# REQUIRED TASK
Gather all lines with the word "scene" in them.

# DATASET EXCERPT
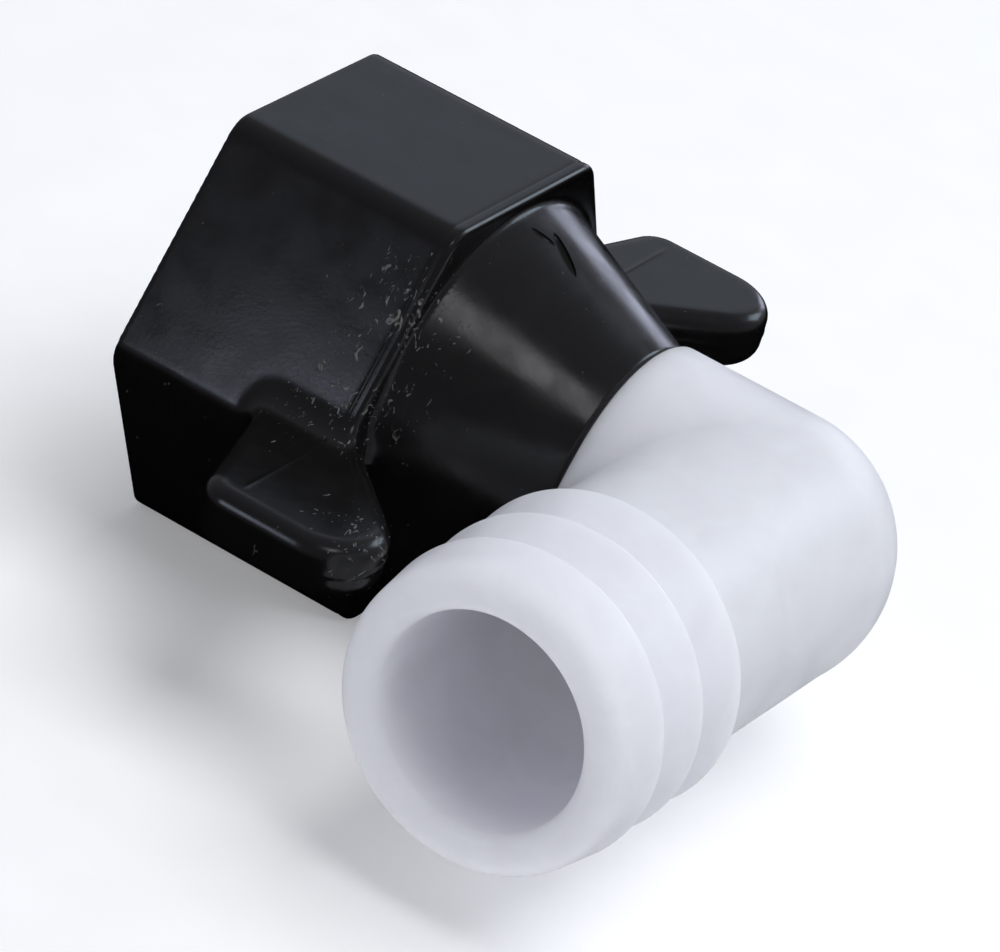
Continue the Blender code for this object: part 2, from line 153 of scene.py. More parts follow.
def filleted_join(
    first: Distances, second: Distances, cosine: float | Distances, radius: float
) -> Distances:
    """Distance to two solids together, with a fillet in the valley between their faces.

    Args:
        first: signed distances to the first solid, negative inside.
        second: signed distances to the second solid.
        cosine: cosine of the angle between the outward normals of the two faces.
        radius: radius of the fillet.

    Returns:
        Signed distances to the joined solid.
    """
    return -rounded_edge(-first, -second, cosine, radius)


def points_of(bm: bmesh.types.BMesh) -> Points:
    """The vertices of a bmesh as an array."""
    return np.array([vert.co for vert in bm.verts], dtype=float)


def settle(bm: bmesh.types.BMesh, distance: DistanceField, passes: int = 5) -> None:
    """Move every vertex onto the surface where a distance field is zero.

    Args:
        bm: the mesh, already close to that surface.
        distance: signed distance at each of an array of points.
        passes: how often each vertex steps along the field's slope.
    """
    probe = 0.002 * MM
    points = points_of(bm)
    for _ in range(passes):
        slope = np.stack(
            [
                (distance(points + probe * axis) - distance(points - probe * axis)) / (2 * probe)
                for axis in np.eye(3)
            ],
            axis=1,
        )
        steepness = np.maximum((slope**2).sum(axis=1), LEAST_STEEPNESS)
        points -= (distance(points) / steepness)[:, None] * slope
    for vert, point in zip(bm.verts, points):
        vert.co = point


def fuse(forms: list[bmesh.types.BMesh], voxel: float) -> bmesh.types.BMesh:
    """Fuse overlapping closed forms into one skin of even quads.

    Args:
        forms: the forms, which are freed.
        voxel: edge length of the quads.

    Returns:
        The skin.
    """
    mesh = bpy.data.meshes.new("forms")
    gathered = bmesh.new()
    for form in forms:
        form.to_mesh(mesh)
        form.free()
        gathered.from_mesh(mesh)
    gathered.to_mesh(mesh)
    gathered.free()
    obj = bpy.data.objects.new("forms", mesh)
    bpy.context.scene.collection.objects.link(obj)
    remesh = obj.modifiers.new("skin", "REMESH")
    remesh.mode = "VOXEL"
    remesh.voxel_size = voxel
    return evaluated(obj)


def evaluated(obj: bpy.types.Object) -> bmesh.types.BMesh:
    """Read an object's mesh after its modifiers into a bmesh, and remove the object.

    Args:
        obj: the object.

    Returns:
        Its mesh as the modifiers leave it.
    """
    bpy.context.view_layer.update()
    graph = bpy.context.evaluated_depsgraph_get()
    mesh = bpy.data.meshes.new_from_object(obj.evaluated_get(graph))
    source = obj.data
    bpy.data.objects.remove(obj)
    bpy.data.meshes.remove(source)
    bm = bmesh.new()
    bm.from_mesh(mesh)
    bpy.data.meshes.remove(mesh)
    return bm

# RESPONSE
Continue the Blender code for this object: part 2, from line 153 of scene.py. More parts follow.
    bpy.context.scene.collection.objects.link(obj)